The Black Castle
- Running time: 15 minutes
- Country of origin: United States
- Language: English
- Home station: WOR
- Syndicates: Mutual
- Starring: Don Douglas
- Directed by: W. Keys Perrin
- Produced by: W. Keys Perrin
- Original release: 1943 – 1944

= The Black Castle (radio program) =

Radio mystery-terror program

The Black Castle is an old-time radio mystery-terror program in the United States. The 15-minute program was broadcast on Mutual in 1943 and 1944.

==Schedule==
Initially, the program was broadcast on Tuesday and Thursday nights. On January 31, 1944, a Monday-Friday afternoon schedule was added, with plans to drop the evening broadcasts if the afternoon episodes were successful.

==Format==
This anthology program featured "chilling dramatizations of people trapped in unexpected and dangerous situations." An article in the trade publication Broadcasting described The Black Castle as "a ghost story series," noting that it was one of five shows announced by the Mutual Broadcasting System "immediately following the new 'aggressive' policy calling for new and better programs." The program originated at WOR in New York City and was featured as part of a "WOR Matinee," along with Consumer Quiz and Songs by Sunny Skylar.

== One-man cast ==
The program's continuing characters were the host, the Wizard of the Black Castle, and his raven, Diablo.
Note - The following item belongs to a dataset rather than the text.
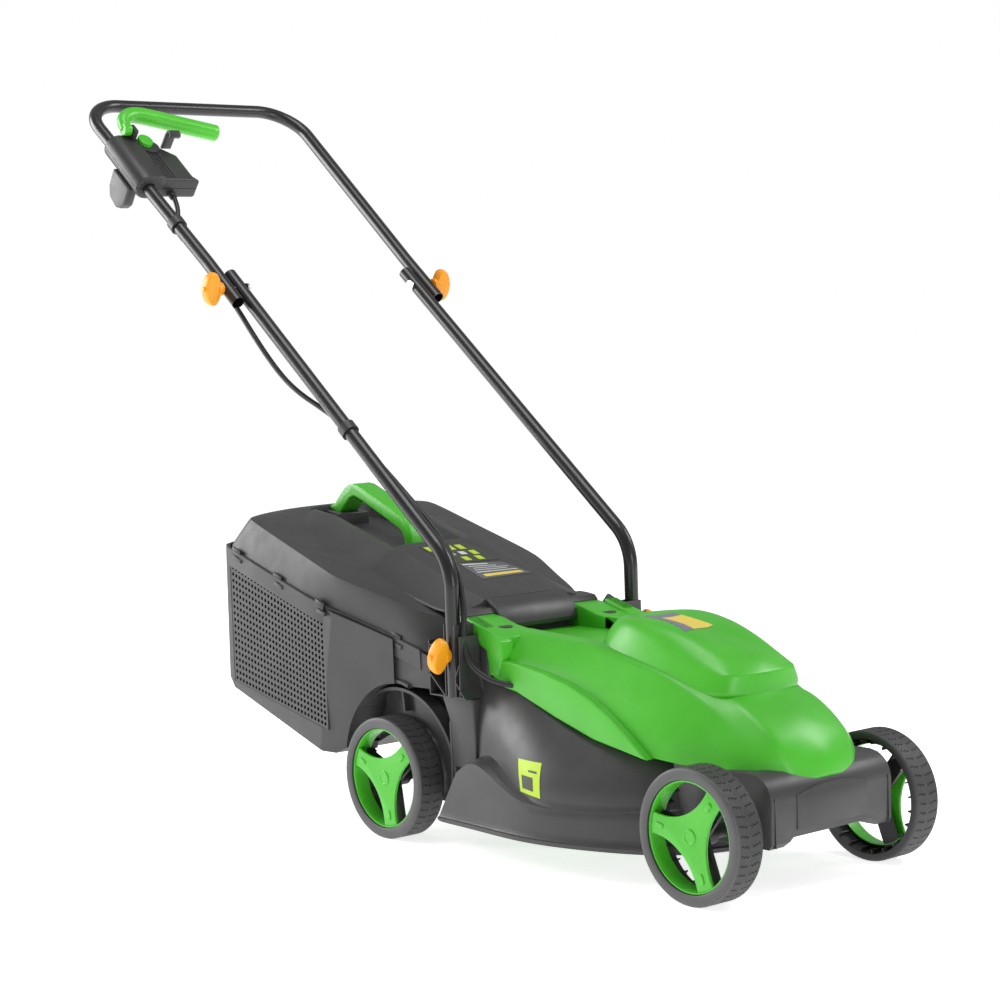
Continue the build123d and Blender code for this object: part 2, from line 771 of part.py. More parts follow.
def make_flap():
    front_z = flap_hinge_z + flap_lift
    hollow = flap_plate(flap_thickness)
    plate = flap_plate(0) - hollow - Pos(0, 0, -flap_thickness - 1) * hollow
    roll = cylinder_y(flap_roll_radius, -ear_inner + side_gap, ear_inner - side_gap, flap_hinge_x, flap_hinge_z)
    neck = side_prism([(-462, front_z), (-462, front_z + 4), (flap_hinge_x, flap_hinge_z + flap_roll_radius),
                       (flap_hinge_x, flap_hinge_z), (-456, flap_hinge_z)], ear_inner - side_gap)
    lip = side_prism([(-470, front_z + 5), (-470, front_z), (-452, front_z - 6), (-448, front_z)], ear_inner - side_gap)
    bore = cylinder_y(pin_radius + running_clearance, -100, 100, flap_hinge_x, flap_hinge_z)
    return plate + roll + neck + lip - bore


def make_flap_pin():
    return cylinder_y(pin_radius, -ear_inner - 12, ear_inner + 12, flap_hinge_x, flap_hinge_z)


# ---- Mains lead, clipped along the handle ----

lead_on_handle = [(223.1, -142, -8), (244, -145, -10), (266, -155, -16), (302, -164, -17), (344, -165, -20),
                  (385, -166, -18), (430, -165, -19), (474, -164, -21), (515, -163, -27), (562, -160, -34),
                  (609, -158, -36), (648, -156, -31), (685, -150, -23), (720, -145, -16), (762, -143, -13),
                  (806, -142, -8), (850, -141, -5), (905, -142, -1), (950, -141, 1)]
lead_on_deck = [(-451, -142, 386), (-432, -143, 358), (-423, -144, 329), (-414, -149, 300), (-412, -155, 270),
                (-402, -155, 246), (-384, -152, 230), (-363, -143, 220), (-343, -126, 215), (-324, -106, 214)]


def lead_entry():
    """Notch in the hood's edge where the lead goes in."""
    ends = [Vector(*p) for p in lead_on_deck[-4:]]
    hole = Pos(ends[1]) * Sphere(lead_radius + lead_play) + Pos(ends[2]) * Sphere(lead_radius + lead_play)
    for a, b in zip(ends, ends[1:]):
        plane = Plane(origin=(a + b) / 2, z_dir=b - a)
        hole = hole + plane * Cylinder(lead_radius + lead_play, (b - a).length + 8)
    return hole


def lead_points():
    return [on_handle(down, y, out) for down, y, out in lead_on_handle] + [Vector(*p) for p in lead_on_deck]


def lead_radii(points):
    radii = []
    for a, b, c in zip(points, points[1:], points[2:]):
        before = b - a
        after = c - b
        turn = radians(before.get_angle(after))
        radii.append(0.45 * min(before.length, after.length) / tan(turn / 2))
    return radii


def make_lead():
    points = lead_points()
    radii = lead_radii(points)
    print("lead bends, mm:", [round(r) for r in radii])
    lead = tube_along(points, radii, lead_radius)
    length = FilletPolyline(*points, radius=radii).length
    print("lead length", round(length), "volume ratio", round(lead.volume / (pi * lead_radius ** 2 * length), 4))
    return lead


# ---- Export ----

def save(name, shape):
    solids = shape if isinstance(shape, list) else [shape]
    placed = Pos(centre_shift, 0, 0) * Compound(children=[Compound(s.solids()) for s in solids])
    export_step(placed, "parts/" + name + ".step")


def main():
    save("deck_housing", make_deck())
    save("motor_hood", make_hood())
    save("hood_screw_caps", make_caps())
    save("motor_can", make_motor_can())
    save("stator_core", make_stator())
    save("motor_bearings", make_bearings())
    save("armature", make_armature())
    save("rotor_shaft", make_shaft())
    save("blade_holder_fan", make_fan())
    save("cutting_blade", make_blade())
    save("blade_washer", make_blade_washer())
    save("blade_nut", make_blade_nut())

    wheel = make_wheel()
    cover = make_wheel_cover()
    for end, track, x in (("front", front_track, 0.0), ("rear", rear_track, rear_axle_x)):
        for part, shape in (("wheel", wheel), ("wheel_cover", cover)):
            left, right = both_sides(place_wheel(shape, track, x))
            save(end + "_left_" + part, left)
            save(end + "_right_" + part, right)
        plate_face = neck_half_width if end == "front" else arm_outer
        save(end + "_axle_rod", make_axle(track, x))
        save(end + "_axle_nuts", make_axle_nuts(track, x))
        save(end + "_axle_spacers", make_spacers(track, x, plate_face))

    left, right = both_sides(make_lower_handle())
    save("lower_handle_left", left)
    save("lower_handle_right", right)
    save("upper_handle", make_upper_handle())
    save("upper_handle_bolts", make_upper_bolts())
    save("lower_handle_bolts", make_lower_bolts())
    for name, knob in (("upper_knob", make_upper_knob()), ("lower_knob", make_lower_knob())):
        left, right = both_sides(knob)
        save(name + "_left", left)
        save(name + "_right", right)
    save("upper_lead_clip", make_clip(upper_clip_down, arm_y(upper_clip_down), (-164, -17, lead_radius + lead_play)))
    save("lower_lead_clip", make_clip(lower_clip_down, lower_spread, (-143, -13, lead_radius + lead_play)))

    save("switch_case_top", make_case(True))
    save("switch_case_bottom", make_case(False))
    save("switch_module", make_switch())
    save("lead_gland", make_gland())
    save("bail_pin", in_handle(bail_pin_form()))
    save("bail_lever", make_bail())
    save("lock_off_button", make_button())
    save("plug_inlet", make_inlet())
    save("plug_inlet_pins", make_inlet_pins())
    save("cord_hook", make_hook())

    save("grass_box_lower", make_box_lower())
    save("grass_box_lid", make_box_upper())
    save("grass_box_handle", make_box_handle())
    left, right = both_sides(make_vent())
    save("vent_panel_left", left)
    save("vent_panel_right", right)
    save("rear_flap", make_flap())
    save("flap_hinge_pin", make_flap_pin())
    save("mains_lead", make_lead())


main()
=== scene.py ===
from math import acos, asin, atan2, cos, hypot, pi, radians, sin

import bmesh
import bpy
from mathutils import Matrix, Vector
from mathutils.bvhtree import BVHTree


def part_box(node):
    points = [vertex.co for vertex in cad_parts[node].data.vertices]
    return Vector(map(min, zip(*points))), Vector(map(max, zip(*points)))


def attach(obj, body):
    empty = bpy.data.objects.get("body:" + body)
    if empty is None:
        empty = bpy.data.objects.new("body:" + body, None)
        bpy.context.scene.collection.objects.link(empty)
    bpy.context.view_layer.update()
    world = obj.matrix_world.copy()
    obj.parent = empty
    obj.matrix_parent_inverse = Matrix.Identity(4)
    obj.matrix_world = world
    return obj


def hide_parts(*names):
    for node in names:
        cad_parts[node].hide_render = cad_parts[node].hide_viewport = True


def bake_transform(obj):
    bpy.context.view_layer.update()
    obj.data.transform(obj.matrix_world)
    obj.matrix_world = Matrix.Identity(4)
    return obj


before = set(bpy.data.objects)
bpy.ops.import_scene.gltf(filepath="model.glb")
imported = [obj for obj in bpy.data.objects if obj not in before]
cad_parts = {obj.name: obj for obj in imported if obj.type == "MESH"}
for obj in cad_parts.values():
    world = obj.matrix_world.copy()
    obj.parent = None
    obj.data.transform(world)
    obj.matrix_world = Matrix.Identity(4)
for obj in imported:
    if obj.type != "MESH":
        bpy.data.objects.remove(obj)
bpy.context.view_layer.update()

# Corded electric rotary mower. Every piece is drawn in millimetres from the front axle, x forward, y to the
# mower's left, z up from the ground, and finishPiece turns it to metres in the frame.
axleLow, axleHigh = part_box("front_axle_rod")
axleX = (axleLow.x + axleHigh.x) / 2
mm = 0.001
toFrame = Matrix.Translation((axleX, 0, 0)) @ Matrix.Scale(mm, 4)


# Materials

def linear(hexColor):  # sRGB hex to the linear numbers that the shader wants
    values = []
    for k in (1, 3, 5):
        c = int(hexColor[k:k + 2], 16) / 255
        values.append(c / 12.92 if c <= 0.04045 else ((c + 0.055) / 1.055) ** 2.4)
    return (*values, 1.0)


def addNode(tree, kind, settings=(), values=(), links=()):  # one node with its settings, values and links
    node = tree.nodes.new(kind)
    for name, value in dict(settings).items():
        setattr(node, name, value)
    for name, value in dict(values).items():
        node.inputs[name].default_value = value
    for name, source in dict(links).items():
        tree.links.new(source, node.inputs[name])
    return node


def startMaterial(name, values):
    material = bpy.data.materials.new(name)
    material.use_nodes = True
    tree = material.node_tree
    tree.nodes.clear()
    shader = addNode(tree, "ShaderNodeBsdfPrincipled", values=values)
    addNode(tree, "ShaderNodeOutputMaterial", links={"Surface": shader.outputs["BSDF"]})
    place = addNode(tree, "ShaderNodeTexCoord").outputs["Object"]
    return material, tree, shader, place


def mottle(tree, place, size, detail=3.0):  # noise whose grains are about size millimetres
    return addNode(tree, "ShaderNodeTexNoise", values={"Scale": 1 / (size * mm), "Detail": detail},
                   links={"Vector": place}).outputs["Fac"]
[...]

Don Douglas played all roles in each episode and was the announcer. A review of The Black Castle in the trade publication Billboard complimented Douglas's handling of multiple roles in the drama. Bob Francis wrote: "Except for the fact that he is inclined to ham the wizard, making the role often seem more silly than awesome, Douglas puts on a good 15 minutes. His vocal changes are sharp and clear, and his characterizations come over effectively."

W. Keys Perrin was the producer and director.